** begin Input material **

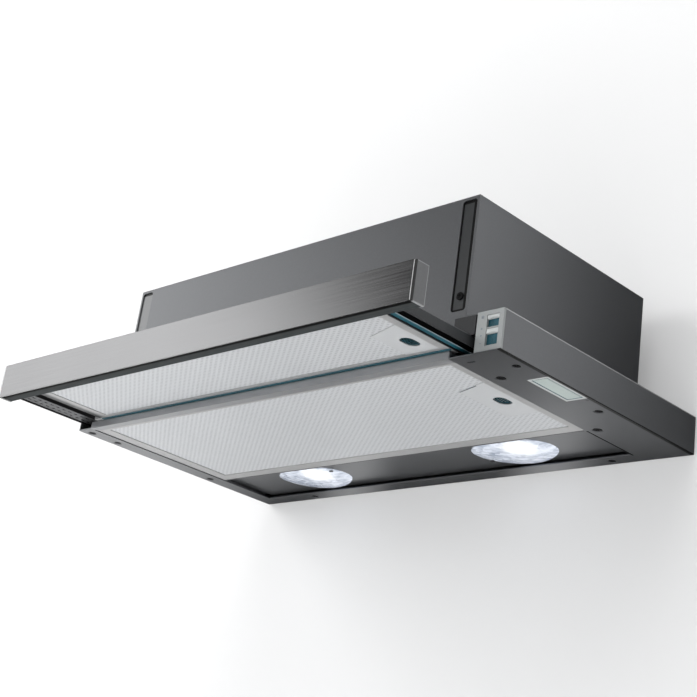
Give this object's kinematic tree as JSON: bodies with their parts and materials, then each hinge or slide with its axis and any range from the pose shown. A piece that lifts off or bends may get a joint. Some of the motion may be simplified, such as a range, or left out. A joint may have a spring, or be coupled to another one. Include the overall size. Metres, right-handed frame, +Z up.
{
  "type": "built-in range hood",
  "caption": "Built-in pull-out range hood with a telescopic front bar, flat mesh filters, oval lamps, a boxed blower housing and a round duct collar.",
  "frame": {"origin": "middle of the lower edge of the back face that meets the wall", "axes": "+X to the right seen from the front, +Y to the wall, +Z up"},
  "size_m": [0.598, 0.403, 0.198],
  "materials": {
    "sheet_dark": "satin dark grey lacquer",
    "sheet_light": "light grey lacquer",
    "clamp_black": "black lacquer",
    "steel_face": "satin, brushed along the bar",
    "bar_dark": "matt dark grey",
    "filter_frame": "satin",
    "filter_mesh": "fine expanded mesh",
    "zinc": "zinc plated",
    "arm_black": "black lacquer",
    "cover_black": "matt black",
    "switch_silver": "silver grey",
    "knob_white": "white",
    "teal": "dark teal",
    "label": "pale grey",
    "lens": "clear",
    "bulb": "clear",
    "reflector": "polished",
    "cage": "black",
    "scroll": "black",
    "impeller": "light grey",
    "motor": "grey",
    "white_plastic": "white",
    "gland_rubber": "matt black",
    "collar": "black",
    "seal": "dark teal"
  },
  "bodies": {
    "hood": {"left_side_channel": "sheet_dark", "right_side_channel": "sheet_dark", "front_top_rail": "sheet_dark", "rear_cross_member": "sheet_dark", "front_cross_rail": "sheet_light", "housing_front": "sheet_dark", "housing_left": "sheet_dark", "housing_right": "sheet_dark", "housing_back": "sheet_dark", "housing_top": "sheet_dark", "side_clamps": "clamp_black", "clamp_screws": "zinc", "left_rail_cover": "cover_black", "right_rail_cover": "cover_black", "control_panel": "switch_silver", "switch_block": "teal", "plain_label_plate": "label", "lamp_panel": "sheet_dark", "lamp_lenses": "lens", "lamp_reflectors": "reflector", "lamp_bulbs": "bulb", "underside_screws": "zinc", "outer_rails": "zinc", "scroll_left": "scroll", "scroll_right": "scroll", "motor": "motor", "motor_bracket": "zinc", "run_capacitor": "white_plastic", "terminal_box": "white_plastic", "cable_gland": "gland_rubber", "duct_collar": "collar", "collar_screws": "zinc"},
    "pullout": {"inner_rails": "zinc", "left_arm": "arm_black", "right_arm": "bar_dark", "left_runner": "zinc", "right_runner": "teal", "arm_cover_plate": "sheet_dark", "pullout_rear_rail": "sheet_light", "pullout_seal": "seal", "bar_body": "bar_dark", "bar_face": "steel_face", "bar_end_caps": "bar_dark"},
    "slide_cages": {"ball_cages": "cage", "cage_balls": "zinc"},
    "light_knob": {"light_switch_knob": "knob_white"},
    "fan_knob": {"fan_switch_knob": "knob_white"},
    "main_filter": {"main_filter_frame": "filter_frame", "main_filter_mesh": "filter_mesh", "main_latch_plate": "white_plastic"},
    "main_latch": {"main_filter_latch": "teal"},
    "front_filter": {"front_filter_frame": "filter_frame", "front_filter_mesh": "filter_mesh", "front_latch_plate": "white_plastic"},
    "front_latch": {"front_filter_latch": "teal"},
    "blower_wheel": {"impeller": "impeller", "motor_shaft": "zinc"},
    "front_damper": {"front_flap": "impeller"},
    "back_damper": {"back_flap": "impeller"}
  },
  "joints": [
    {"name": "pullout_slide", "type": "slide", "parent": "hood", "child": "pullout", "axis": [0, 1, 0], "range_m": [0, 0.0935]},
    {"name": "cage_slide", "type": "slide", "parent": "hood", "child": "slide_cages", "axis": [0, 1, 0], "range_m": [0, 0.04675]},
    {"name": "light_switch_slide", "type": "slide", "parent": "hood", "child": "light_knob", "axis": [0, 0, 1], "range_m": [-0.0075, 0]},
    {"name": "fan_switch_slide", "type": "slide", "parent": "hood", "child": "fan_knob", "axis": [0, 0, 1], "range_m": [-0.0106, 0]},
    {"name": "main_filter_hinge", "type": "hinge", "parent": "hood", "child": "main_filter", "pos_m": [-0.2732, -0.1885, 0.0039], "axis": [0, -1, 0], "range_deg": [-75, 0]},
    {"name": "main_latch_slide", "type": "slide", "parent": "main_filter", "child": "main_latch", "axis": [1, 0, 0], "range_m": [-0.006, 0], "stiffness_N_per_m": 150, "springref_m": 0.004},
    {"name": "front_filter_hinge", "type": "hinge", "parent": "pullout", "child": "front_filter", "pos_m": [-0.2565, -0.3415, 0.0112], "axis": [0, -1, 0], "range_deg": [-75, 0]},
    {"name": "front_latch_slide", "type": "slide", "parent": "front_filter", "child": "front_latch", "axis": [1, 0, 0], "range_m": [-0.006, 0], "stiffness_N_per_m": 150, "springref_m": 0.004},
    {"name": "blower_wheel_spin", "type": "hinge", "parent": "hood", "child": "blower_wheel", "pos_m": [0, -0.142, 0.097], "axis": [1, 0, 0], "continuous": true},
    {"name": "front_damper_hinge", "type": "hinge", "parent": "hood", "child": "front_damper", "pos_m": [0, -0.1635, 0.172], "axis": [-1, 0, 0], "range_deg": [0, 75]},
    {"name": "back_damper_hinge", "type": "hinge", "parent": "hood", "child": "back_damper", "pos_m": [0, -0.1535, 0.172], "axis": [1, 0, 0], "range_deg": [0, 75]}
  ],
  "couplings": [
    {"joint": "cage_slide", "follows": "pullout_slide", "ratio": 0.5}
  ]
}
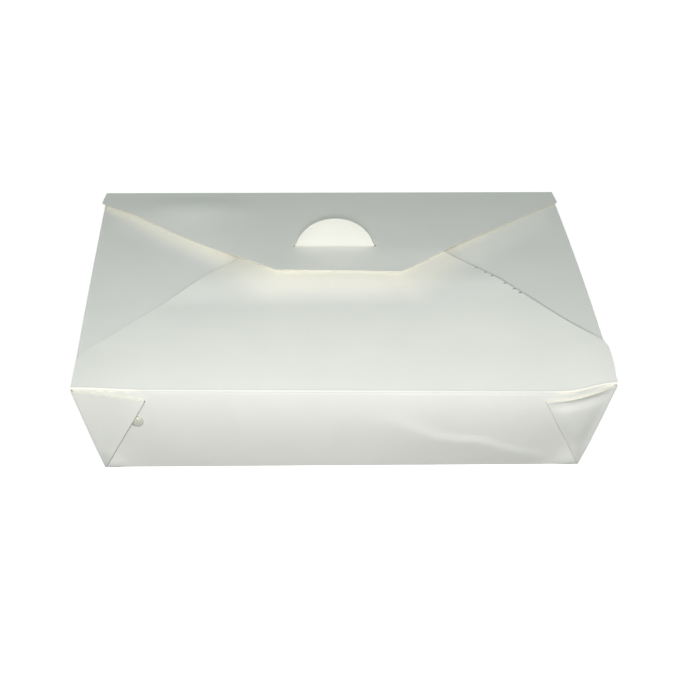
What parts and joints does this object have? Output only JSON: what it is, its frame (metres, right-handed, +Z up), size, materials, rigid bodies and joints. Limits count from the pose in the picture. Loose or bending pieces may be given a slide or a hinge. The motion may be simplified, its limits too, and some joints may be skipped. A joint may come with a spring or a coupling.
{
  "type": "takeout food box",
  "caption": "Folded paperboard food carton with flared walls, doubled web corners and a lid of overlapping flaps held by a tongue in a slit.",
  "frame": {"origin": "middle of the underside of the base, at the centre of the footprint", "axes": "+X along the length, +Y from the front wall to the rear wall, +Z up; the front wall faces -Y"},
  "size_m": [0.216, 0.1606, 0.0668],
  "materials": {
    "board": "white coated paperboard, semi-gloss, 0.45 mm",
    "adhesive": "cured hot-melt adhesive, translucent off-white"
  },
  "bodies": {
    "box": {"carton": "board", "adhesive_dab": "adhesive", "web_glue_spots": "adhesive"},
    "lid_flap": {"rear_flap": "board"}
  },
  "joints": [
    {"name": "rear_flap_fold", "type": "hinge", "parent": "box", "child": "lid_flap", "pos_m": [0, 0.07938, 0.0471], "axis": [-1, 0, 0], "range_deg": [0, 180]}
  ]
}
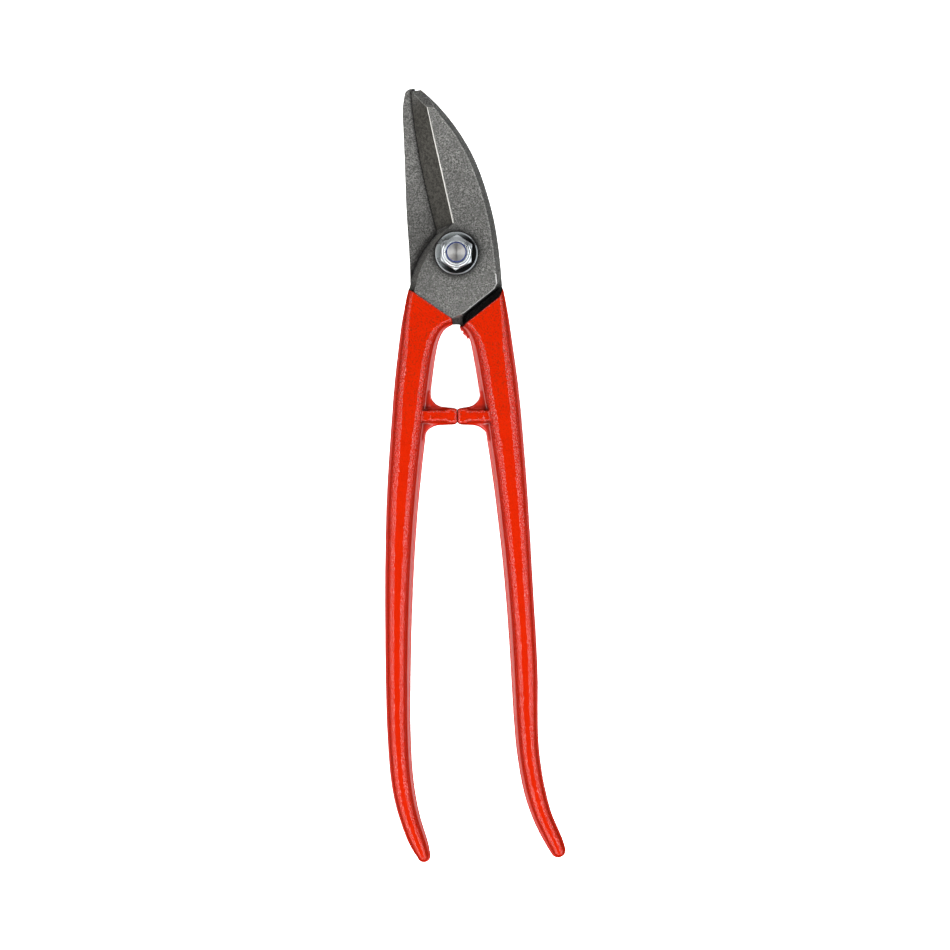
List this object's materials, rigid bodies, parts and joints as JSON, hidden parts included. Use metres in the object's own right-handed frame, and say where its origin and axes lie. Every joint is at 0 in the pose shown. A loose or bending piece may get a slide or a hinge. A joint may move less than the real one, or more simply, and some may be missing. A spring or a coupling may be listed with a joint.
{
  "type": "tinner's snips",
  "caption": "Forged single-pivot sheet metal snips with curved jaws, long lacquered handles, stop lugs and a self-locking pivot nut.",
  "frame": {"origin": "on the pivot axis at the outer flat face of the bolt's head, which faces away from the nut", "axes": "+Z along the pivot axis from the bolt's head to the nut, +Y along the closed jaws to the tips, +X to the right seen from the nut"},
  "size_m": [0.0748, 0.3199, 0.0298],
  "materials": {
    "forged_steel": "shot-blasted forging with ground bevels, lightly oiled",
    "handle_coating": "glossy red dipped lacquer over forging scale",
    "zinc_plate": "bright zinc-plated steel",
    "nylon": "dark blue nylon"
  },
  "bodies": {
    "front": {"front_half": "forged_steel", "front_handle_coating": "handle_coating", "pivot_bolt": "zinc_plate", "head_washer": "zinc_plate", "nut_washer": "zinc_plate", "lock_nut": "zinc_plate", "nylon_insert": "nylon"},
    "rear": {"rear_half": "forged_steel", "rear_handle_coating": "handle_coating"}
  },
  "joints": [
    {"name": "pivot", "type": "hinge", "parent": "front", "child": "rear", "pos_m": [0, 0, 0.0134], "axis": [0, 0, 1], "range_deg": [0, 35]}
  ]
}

** end Input material **

#### Work to be completed
Copy out all lines from the material above that contain the string "handed".

#### Task output
Give this object's kinematic tree as JSON: bodies with their parts and materials, then each hinge or slide with its axis and any range from the pose shown. A piece that lifts off or bends may get a joint. Some of the motion may be simplified, such as a range, or left out. A joint may have a spring, or be coupled to another one. Include the overall size. Metres, right-handed frame, +Z up.
What parts and joints does this object have? Output only JSON: what it is, its frame (metres, right-handed, +Z up), size, materials, rigid bodies and joints. Limits count from the pose in the picture. Loose or bending pieces may be given a slide or a hinge. The motion may be simplified, its limits too, and some joints may be skipped. A joint may come with a spring or a coupling.
List this object's materials, rigid bodies, parts and joints as JSON, hidden parts included. Use metres in the object's own right-handed frame, and say where its origin and axes lie. Every joint is at 0 in the pose shown. A loose or bending piece may get a slide or a hinge. A joint may move less than the real one, or more simply, and some may be missing. A spring or a coupling may be listed with a joint.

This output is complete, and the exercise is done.